The forests of New Zealand at this time included coniferous trees like Kauri (Agathis) and Podocarps (Podocarpus) which are still important there. About this time the first flowering plants such as the Southern Beeches (Nothofagus) appeared in the flora.
The Ice Age
After a warm period in which tropical plants grew both in New Zealand and the British Isles, the climate of both hemispheres cooled down and the Ice Age began about one million years ago. The British Isles were glaciated much more severely, with most of the land covered by ice and no forests left at all. This meant that after the Ice Age the British Isles were left with a much more reduced flora compared to New Zealand.
The Alpine Flora
The mountains of the British Isles are lower and less extensive than those of New Zealand; they were so heavily glaciated that they lost their entire flora during the Ice Age. The result is that the British Isles have a much poorer alpine flora: 130 compared to 500 species.
Among the New Zealand alpines, members of the Daisy Family (Compositae) are particularly important. The largest genus is Celmisia with 56 species. Leucogenes (New Zealand edelweiss), Helichrysum, Haastia, and Raoulia are also important.
Before the arrival of the Maoris, forest cover was 75% of the total land area. Between them, the Maoris and the later European settlers have reduced the cover to about 23%. Other vegetation was also affected but even so, 60% of New Zealand is still covered by native or modified native vegetation.
The Endemic Flora
Because of its remoteness many of the plants in New Zealand have evolved in isolation and occur nowhere else on earth. Such plants are called endemics. 85% of the flora of New Zealand is endemic in contrast to the British Isles where there are virtually no endemics at all.
One of the most characteristic New Zealand plant groups is the genus Hebe or "shrubby veronicas". All except 2 of the 70 or so species of Hebe in New Zealand are endemic and the genus seems to have originated there.
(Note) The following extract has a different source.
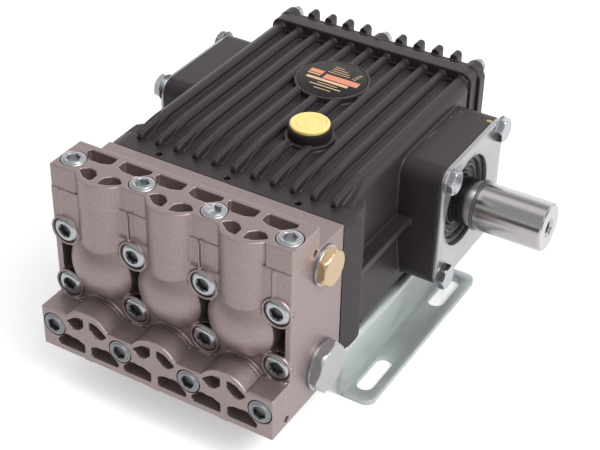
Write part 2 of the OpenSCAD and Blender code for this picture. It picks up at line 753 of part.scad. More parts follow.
module drive_shaft() {
    color(steel) translate([0, shaft_back, shaft_h]) rotate([0, 90, 0]) difference() {
        union() {
            translate([0, 0, shaft_tail]) cylinder(d = journal_d, h = shoulder_at - shaft_tail + eps);
            translate([0, 0, shoulder_at]) cylinder(d = shaft_d, h = shaft_end - shoulder_at - 1);
            translate([0, 0, shaft_end - 1 - eps]) cylinder(r1 = shaft_d / 2, r2 = shaft_d / 2 - 1, h = 1);
        }
        translate([0, 0, shaft_end - shaft_hole_deep]) cylinder(r = shaft_hole_r, h = shaft_hole_deep + 1);
        translate([0, 0, shaft_end - 1.2]) cylinder(r1 = shaft_hole_r, r2 = shaft_hole_r + 1.4, h = 1.2 + eps);
        rotate(-36) translate([0, shaft_d / 2 + 5 - key_deep, shaft_end - 2 - key_l / 2]) rotate([90, 0, 0])
            translate([0, 0, -5]) linear_extrude(10) slot_shape(key_l, key_w);
    }
}

module shaft_ring() {
    color(steel) translate([shoulder_at - 1.4, shaft_back, shaft_h]) rotate([0, 90, 0]) difference() {
        cylinder(d = shaft_d + 1.2, h = 1.4);
        translate([0, 0, -1]) cylinder(d = journal_d, h = 4);
    }
}

module filler_neck() {
    color(rubber) translate([filler_x, filler_y, rib_bed_h + 2.2]) {
        cylinder(d = neck_d, h = cap_top_h - 2 - rib_bed_h - 2.2);
        translate([0, 0, -6]) cylinder(d = neck_d - 6.3, h = 7);
    }
}

module filler_cap() {
    color(yellow) translate([filler_x, filler_y, cap_top_h - 2]) difference() {
        cylinder(d = cap_d, h = 2);
        for (r = [3, 5.4, 7.8]) translate([0, 0, 1.6]) difference() {
            cylinder(r = r, h = 1);
            translate([0, 0, -1]) cylinder(r = r - 0.6, h = 3);
        }
    }
}

module label_plate() {
    color(black_paint) translate([0, label_y, rib_top_h - 1]) cylinder(d = label_d, h = 1.1);
}

// Hexagon plug on the manifold's right end, with its seat at x
module end_plug(x, y, z, af, head, turn, bore_r) {
    translate([x, y, z]) rotate([0, 90, 0]) {
        intersection() {
            rotate(90 - turn) linear_extrude(head) hexagon(af);
            translate([0, 0, -1]) cylinder(r1 = af / 2 + head + 1.1, r2 = af / 2 + 0.1, h = head + 1);
        }
        translate([0, 0, -12]) cylinder(r = bore_r - shank_gap, h = 12 + eps);
    }
}

module end_washer(y, z, outer_r, bore_r, t) {
    translate([bank_half, y, z]) rotate([0, 90, 0]) difference() {
        cylinder(r = outer_r, h = t);
        translate([0, 0, -1]) cylinder(r = bore_r + 0.1, h = t + 2);
    }
}

washer_t = 1.5;

module discharge_plug() {
    color(brass) end_plug(bank_half + washer_t, -gallery_y, gallery_z, discharge_af, discharge_head, 39.5, discharge_port_r);
}

module discharge_plug_washer() {
    color(steel) end_washer(-gallery_y, gallery_z, discharge_af / 2 + 1.2, discharge_port_r, washer_t);
}

module inlet_plug() {
    color(zinc) end_plug(bank_half + washer_t, -inlet_y, inlet_z, inlet_af, inlet_head, 52.5, inlet_port_r);
}

module inlet_plug_washer() {
    color(steel) end_washer(-inlet_y, inlet_z, inlet_af / 2 + 1.2, inlet_port_r, washer_t);
}

// Right-hand rail: a foot with two slots, an upright and a lip under the crankcase
module rail() {
    bend = 3;
    difference() {
        union() {
            translate([rail_web, rail_front, bend]) cube([sheet, rail_l, seat_h - 2 * bend]);
            difference() {
                translate([rail_web + bend, rail_front, 0])
                    linear_extrude(sheet) rounded_rect(-bend, 0, rail_edge - rail_web - bend, rail_l, 5);
                translate([rail_web - 1, rail_front - 1, -1]) cube([bend + 1, rail_l + 2, bend + 1]);
            }
            translate([rail_web - rail_lip, rail_front, seat_h - sheet])
                cube([rail_lip + sheet - bend, rail_l, sheet]);
            translate([rail_web + bend, rail_front, bend]) quarter(rail_l, bend);
            translate([rail_web + sheet - bend, rail_front, seat_h - bend]) rotate([0, 180, 0]) quarter(rail_l, bend);
        }
        for (s = [-1, 1]) translate([slot_x, slot_mid + s * slot_gap / 2, -1])
            linear_extrude(sheet + 2) slot_shape(slot_l, slot_hole_w);
        for (y = rail_bolt_ys) translate([rail_bolt_x, y, seat_h - sheet - 1])
            cylinder(r = shank_hole_r, h = sheet + 2);
    }
}

// Quarter of a round bar along Y, filling the bend between two sheets
module quarter(l, r) {
    intersection() {
        translate([0, l, 0]) rotate([90, 0, 0]) cylinder(r = r, h = l);
        translate([-r, 0, -r]) cube([r, l, r]);
    }
}

module right_rail() {
    color(dull_zinc) rail();
}

module left_rail() {
    color(dull_zinc) mirror([1, 0, 0]) rail();
}

module rail_bolts() {
    color(zinc) for (x = [-rail_bolt_x, rail_bolt_x]) for (y = rail_bolt_ys)
        translate([x, y, seat_h - sheet]) {
            translate([0, 0, -rail_bolt_head]) linear_extrude(rail_bolt_head) hexagon(rail_bolt_af);
            translate([0, 0, -eps]) cylinder(r = shank_r, h = sheet + screw_grip);
        }
}

placed() crankcase();
placed() rear_cover();
placed() rear_cover_screws();
placed() drain_plug();
placed() manifold();
placed() discharge_cover();
placed() inlet_cover();
placed() discharge_cover_screws();
placed() inlet_cover_screws();
placed() upper_manifold_screws();
placed() lower_manifold_screws();
placed() discharge_plug();
placed() discharge_plug_washer();
placed() inlet_plug();
placed() inlet_plug_washer();
placed() bearing_flange();
placed() bearing_flange_bolts();
placed() shaft_seal();
placed() closed_bearing_cover();
placed() closed_cover_bolts();
placed() sight_glass();
placed() drive_shaft();
placed() shaft_ring();
placed() filler_neck();
placed() filler_cap();
placed() label_plate();
placed() right_rail();
placed() left_rail();
placed() rail_bolts();
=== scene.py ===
"""Looks of a high-pressure plunger pump: softened castings, screws, plates, materials, light and camera."""

import json
import math

import bmesh
import bpy
from bpy.props import FloatProperty, FloatVectorProperty, IntProperty, PointerProperty
from bpy.types import Operator, Panel, PropertyGroup
from mathutils import Matrix, Vector


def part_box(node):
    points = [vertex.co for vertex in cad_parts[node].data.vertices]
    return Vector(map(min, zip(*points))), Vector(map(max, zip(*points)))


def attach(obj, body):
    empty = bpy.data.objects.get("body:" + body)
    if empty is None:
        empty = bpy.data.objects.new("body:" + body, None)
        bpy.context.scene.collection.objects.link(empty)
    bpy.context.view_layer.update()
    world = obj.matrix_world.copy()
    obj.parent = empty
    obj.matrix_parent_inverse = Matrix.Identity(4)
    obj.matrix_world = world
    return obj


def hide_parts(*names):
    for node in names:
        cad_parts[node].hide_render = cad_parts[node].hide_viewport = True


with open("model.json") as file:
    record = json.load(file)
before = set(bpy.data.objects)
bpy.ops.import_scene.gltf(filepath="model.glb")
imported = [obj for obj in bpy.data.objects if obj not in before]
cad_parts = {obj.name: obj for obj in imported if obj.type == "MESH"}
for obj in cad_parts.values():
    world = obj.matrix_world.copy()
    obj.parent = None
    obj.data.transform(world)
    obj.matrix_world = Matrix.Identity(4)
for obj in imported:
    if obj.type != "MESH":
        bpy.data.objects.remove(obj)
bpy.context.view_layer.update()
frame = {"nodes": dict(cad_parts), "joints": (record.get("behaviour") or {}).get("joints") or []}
cad = frame["nodes"]

bl_info = {
    "name": "Plunger pump looks",
    "version": (1, 0, 0),
    "blender": (4, 5, 0),
    "location": "3D View > Sidebar > Pump",
    "description": "Dresses the packed plunger pump with castings, screws, plates, materials and a studio",
    "category": "Object",
}

MM = 0.001
PUMP = "pump"
SHAFT = "crankshaft"

# Places in metres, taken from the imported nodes
SHAFT_AXIS = next(j for j in frame["joints"] if j["name"] == "crankshaft_spin")["pos_m"]
CAP_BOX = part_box("filler_cap")
NECK_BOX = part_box("filler_neck")
LABEL_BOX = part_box("label_plate")
PLATE_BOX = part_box("bearing_flange")
SEAL_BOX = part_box("shaft_seal")
MANIFOLD_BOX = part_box("manifold")
UPPER_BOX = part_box("discharge_cover")
MIDDLE_X = (UPPER_BOX[0].x + UPPER_BOX[1].x) / 2

# Square notches at the ends of the valve covers' joints: side, and distance from the cover's edge
NOTCH = 2.9 * MM
NOTCH_INSET = 4 * MM

# Strips that fill those joints, in millimetres: half thickness, and how far they stay inside the castings
STRIP_HALF = 0.45
STRIP_INSET = 0.06

# Cooling ribs in millimetres
RIB_COUNT = 11
RIB_PITCH = 10.35

# Side outlines on the front flange in millimetres: behind the manifold's joint, and above the feet
RAMP_OUTLINE = ((10.2, 98.9), (12.5, 100.7), (31.5, 102.42), (31.5, 98.9))
NOSE_OUTLINE = (
    (8.5, 98), (8.6, 102.4), (9.4, 103.7), (12, 104.4), (22, 105.2), (31, 106), (36, 105.8), (36, 101),
)

# Layers of a rib's nose in millimetres: width, and how far its top stays below the outline
NOSE_LAYERS = ((3.4, 1.5), (2.9, 0.6), (2.3, 0.0))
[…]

Of the endemics, perhaps the most spectacular are those whose northern hemisphere relatives are well known as insignificant plants, which in New Zealand have evolved to strange proportions. The Chatham Islands lie 500 miles to the east of New Zealand proper. The Chatham Island forget-me-not, Myosotidium hortensia, is related to the British forget-me-nots, but has leaves up to 3 ft long!
Some other comparisons
New Zealand and the British Isles are of similar area but New Zealand is closer to the Equator. There is a sub-tropical element in the New Zealand flora which is absent from the British flora.